George Sand, Laura, voyage dans le cristal.
conception et réalisation
atelier supercocotte
FACM au Jardin Alpin, Meyrin - 2017
CRYSTALLUM IN VIA
Le chemin du cristal de l’Atelier Supercocotte quitte le règne organique, animal ou végétal, pour le minéral. Plutôt que l’extérieur, elle choisissent l’infra : l’intérieur des roches, le rarement visible, le micro.
Dans le «macro» du parc, posé sur l’herbe, un toit pentu caractérise les constructions de montagne : le refuge. Celui-ci, de la taille d’une tente, proportionnel au petit massif de rocailles reconstitué dans cette partie du Jardin botanique alpin de Meyrin, s’inscrit dans le vernaculaire des Alpes et du Jura. Les prises de grimpe ajoutées en font un mini terrain d’alpinisme, et permettent la découverte d’autres points de vue.
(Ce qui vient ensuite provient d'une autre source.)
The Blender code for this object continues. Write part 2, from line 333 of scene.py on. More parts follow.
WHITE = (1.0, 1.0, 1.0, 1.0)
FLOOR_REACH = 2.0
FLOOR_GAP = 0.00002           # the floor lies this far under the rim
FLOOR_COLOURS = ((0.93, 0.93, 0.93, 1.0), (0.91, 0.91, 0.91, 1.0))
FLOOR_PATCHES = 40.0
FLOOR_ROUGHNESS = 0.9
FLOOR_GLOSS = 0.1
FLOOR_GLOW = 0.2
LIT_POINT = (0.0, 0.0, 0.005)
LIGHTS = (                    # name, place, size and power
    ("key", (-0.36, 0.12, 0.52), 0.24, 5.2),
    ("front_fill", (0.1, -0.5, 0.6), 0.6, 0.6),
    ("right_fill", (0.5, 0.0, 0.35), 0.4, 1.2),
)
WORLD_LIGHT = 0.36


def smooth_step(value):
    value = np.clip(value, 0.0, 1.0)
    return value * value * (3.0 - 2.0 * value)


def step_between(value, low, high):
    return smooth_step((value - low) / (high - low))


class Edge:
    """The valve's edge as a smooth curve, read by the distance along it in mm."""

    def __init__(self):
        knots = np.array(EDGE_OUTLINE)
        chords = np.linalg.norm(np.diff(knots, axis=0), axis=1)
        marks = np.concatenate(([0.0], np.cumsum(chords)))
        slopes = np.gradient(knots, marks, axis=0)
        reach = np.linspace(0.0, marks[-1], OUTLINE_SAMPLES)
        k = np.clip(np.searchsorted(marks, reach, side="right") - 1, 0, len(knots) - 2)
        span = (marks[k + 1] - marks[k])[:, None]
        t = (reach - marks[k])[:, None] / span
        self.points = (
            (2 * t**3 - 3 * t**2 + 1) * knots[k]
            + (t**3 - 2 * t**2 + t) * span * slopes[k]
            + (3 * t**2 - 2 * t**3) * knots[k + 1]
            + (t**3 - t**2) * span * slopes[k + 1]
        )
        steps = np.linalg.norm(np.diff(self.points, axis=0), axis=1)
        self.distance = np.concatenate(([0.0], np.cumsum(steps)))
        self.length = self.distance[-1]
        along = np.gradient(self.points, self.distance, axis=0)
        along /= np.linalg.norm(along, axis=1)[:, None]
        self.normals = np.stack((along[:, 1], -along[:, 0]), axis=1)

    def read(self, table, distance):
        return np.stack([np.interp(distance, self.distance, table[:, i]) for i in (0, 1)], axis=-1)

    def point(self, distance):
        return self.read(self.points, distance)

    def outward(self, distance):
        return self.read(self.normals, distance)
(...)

La construction, simple et graphique, contraste avec la concrétion volcanique baroque, en mousse polyuréthane expansée et mortier sur grillage, qui la porte. Un décor «carton-pâte» de théâtre du XIXe siècle, dans une scénographie identique au jardin. Le jeu, l’ornement et la curiosité scientifique en minéralogie caractérisent toutes les oeuvres en trompe-l’oeil du collectif.
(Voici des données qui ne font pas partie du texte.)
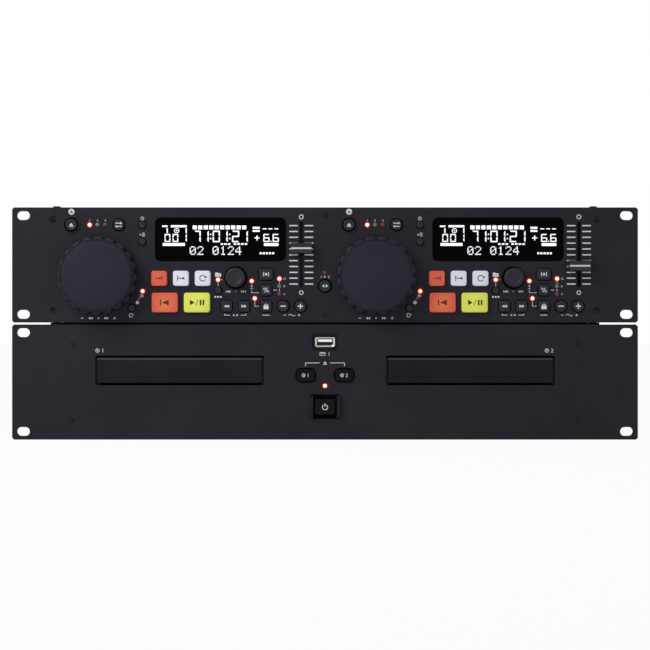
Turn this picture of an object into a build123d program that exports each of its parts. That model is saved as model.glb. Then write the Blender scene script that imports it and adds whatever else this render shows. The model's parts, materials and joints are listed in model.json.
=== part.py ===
"""Dual disc player for a disc jockey: a rack control unit standing on a rack player unit.

Millimetres. +X is to the user's right, the panels face -Y and +Z is up.
The origin is at the middle of the footprint, on the surface that the player unit stands on.
"""

from build123d import *

import math
import os
from collections import namedtuple

os.makedirs("parts", exist_ok=True)

# Rack panels
panel_width = 482.6
panel_height = 88.8
panel_thickness = 3.0
panel_corner = 1.5
panel_edge = 0.4
rack_slot_width = 10.0
rack_slot_height = 6.8
rack_slot_pitch_x = 465.1
rack_slot_pitch_z = 76.2

# Sheet metal cases behind the panels
case_width = 424.0
player_depth = 250.0
control_depth = 78.0
sheet = 1.2
case_flange = 10.0
front_flange = 4.6
front_side_flange = 7.0

# Screws
cover_head_d = 6.0
cover_head_height = 1.5
cover_screw_inset = 3.4
cover_screw_length = 5.0
cover_screw_first = 12.0
cover_screw_spacing = 54.0
thread_d = 3.0
thread_clearance = 0.05
panel_screw_d = 5.2
panel_screw_length = 9.0
panel_screw_inset = 2.4
panel_screw_from_edge = 9.4
countersink_angle = 45
screw_block_height = 9.0
small_screw_d = 2.0
small_screw_length = 5.0
small_head_d = 3.2
small_head_height = 0.7
player_screw_inset = 17.2
player_screw_from_edge = 15.0
control_screw_from_edge = 5.9
screw_tab_width = 16.0
screw_tab_height = 9.6

# Flats that stand for a round outline, so that the mesh stays light
small_sides = 6
round_sides = 12
knob_sides = 20
large_sides = 40
corner_per_flat = 2.0

# Fits
running_clearance = 0.05
sliding_clearance = 0.2
seat_clearance = 0.1

# Keys: cap through the panel, flange behind it, stem towards its switch
flange_lip = 0.7
flange_thickness = 1.0
stem_width = 3.0
key_proud = 1.6
pad_proud = 2.6
key_edge = 0.4
pad_edge = 0.6
key_travel = 0.6
pad_travel = 1.0
switch_width = 6.0
switch_height = 3.6
stop_clearance = 0.1

# Boards
board_depth = 14.0
board_thickness = 1.6
led_d = 3.0
led_hole_clearance = 0.1
led_proud = 0.5
spacer_d = 4.0

# Control unit: two identical decks
deck_pitch = 214.0

wheel_x = -67.6
wheel_z = -8.6
wheel_lobes = 20
wheel_lobe_r = 30.0
wheel_body_r = 27.9
wheel_lobe_half_angles = (6.3, 4.2)
wheel_skirt_height = 10.5
wheel_skirt_edge = 0.6
wheel_proud = 16.0
wheel_gap = 0.8
wheel_rim_edge = 0.6
wheel_wall = 2.4
wheel_top = 3.0
wheel_hub_d = 14.0
wheel_shaft_d = 6.0
wheel_phase = {1: 15.8, 2: 10.0}

window_x = 26.35
window_z = 19.7
window_width = 101.0
window_height = 33.6
window_corner = 4.2
window_thickness = 1.9
window_proud = 0.3
window_ledge = 2.2
display_width = 96.0
display_height = 28.5

top_row_z = 30.9
loop_row_z = -10.35
transport_row_z = -29.0
bottom_row_z = -31.8

eject_x = -88.45
eject_cap = 9.0
eject_hole = 10.6
eject_ring = 13.9
eject_ring_proud = 0.8
source_x = -51.9
source_cap = 8.6
source_hole = 10.2
small_key_cap = 5.4
small_key_hole = 6.4
time_x = -33.9
play_mode_z = 18.0
jog_mode_x = -42.0
jog_mode_z = -33.2
folder_x = 24.6
folder_z = -19.7

loop_in_x = -20.8
loop_pitch = 16.8
loop_width = 12.1
loop_height = 11.7
loop_corner = 2.0
cue_x = -16.45
play_x = 8.35
transport_width = 20.1
transport_height = 15.2
transport_corner = 2.3
pad_clearance = 0.35

square_key = 8.7
square_key_corner = 1.2
square_key_clearance = 0.6
search_x = 31.2
search_pitch = 13.45
percent_x = 61.6
percent_z = -19.4
tap_z = -7.2
tap_width = 11.3
tap_height = 8.7
bend_x = 74.8
bend_pitch = 13.3
bend_cap = 8.8
bend_hole = 10.2

knob_x = 38.2
knob_z = -9.9
knob_d = 15.0
knob_hole_d = 17.6
knob_proud = 9.0
knob_edge = 1.0
knob_dish_d = 9.6
knob_dish_depth = 0.8
knob_dish_angle = 45
knob_skirt_depth = 2.0
knob_shaft_d = 6.0

fader_x = 88.7
fader_z = 8.1
fader_slot_width = 2.3
fader_slot_length = 50.1
fader_stem_clearance = 1.0
fader_rest = {1: 4.5, 2: -9.0}
fader_cap_width = 16.2
fader_cap_height = 9.0
fader_cap_proud = 8.5
fader_cap_gap = 0.5
fader_cap_waist = 1.6
fader_stem_width = 1.4
fader_stem_height = 4.0
fader_body_width = 9.0
fader_body_length = 62.0
fader_body_height = 8.0
fader_stem_depth = 9.0

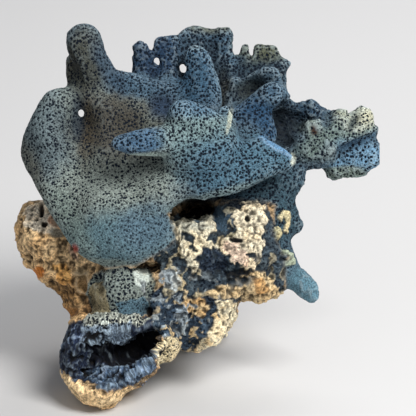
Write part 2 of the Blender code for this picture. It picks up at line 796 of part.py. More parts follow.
def main():
    clear_scene()
    colony = fused_colony()
    stand_up(colony)
    colony = with_windows(cut_flat(faceted(colony, COLONY_TRIANGLES)))
    origin = middle_of_cut(colony)
    for name, mesh in parted(colony):
        finished(name, mesh, origin)


main()
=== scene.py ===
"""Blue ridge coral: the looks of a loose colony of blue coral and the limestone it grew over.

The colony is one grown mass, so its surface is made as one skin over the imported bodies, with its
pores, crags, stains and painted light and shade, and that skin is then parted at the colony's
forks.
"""

import math

import bmesh
import bpy
import numpy as np
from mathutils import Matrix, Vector


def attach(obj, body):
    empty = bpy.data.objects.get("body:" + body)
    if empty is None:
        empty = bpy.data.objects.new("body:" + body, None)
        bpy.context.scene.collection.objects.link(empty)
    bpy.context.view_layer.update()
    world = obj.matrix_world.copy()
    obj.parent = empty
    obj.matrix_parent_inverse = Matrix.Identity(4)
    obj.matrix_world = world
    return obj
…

L’habitat est-il aussi troglodyte ? On change de dimension quand le regard descend sous terre par l’excavation centrale. Sans pouvoir y pénétrer, une scintillante caverne nous plonge cependant dans des profondeurs et ramifications. De fabuleux cristaux tapissent la cavité : minéraux étranges, variétés de gemmes, pierres précieuses, sélénites, quartz, gypse ; un monde en soi dévoilé, une terre inconnue. La croissance d'un cristal se fait par accrétion autour d'un germe avec l’eau souterraine. Le choix de l’emplacement de l’oeuvre s’imposait à proximité de la «fausse» chute d’eau et ses rocailles de ciment.
Le vrai du faux ne se distinguent jamais dans les installations du collectif : les structures en polyèdre sont de vrais cristaux qu’elles ont fait pousser, en alun de potassium dans l’eau, ou des quartz transparents qui ont demandés de longues recherches ; mais également des espèces en glycérine (du savon), en céramique, en émaux, et en plasticine. Un éclectisme fidèle à l’idée de collection végétale à l’origine du Jardin botanique alpin.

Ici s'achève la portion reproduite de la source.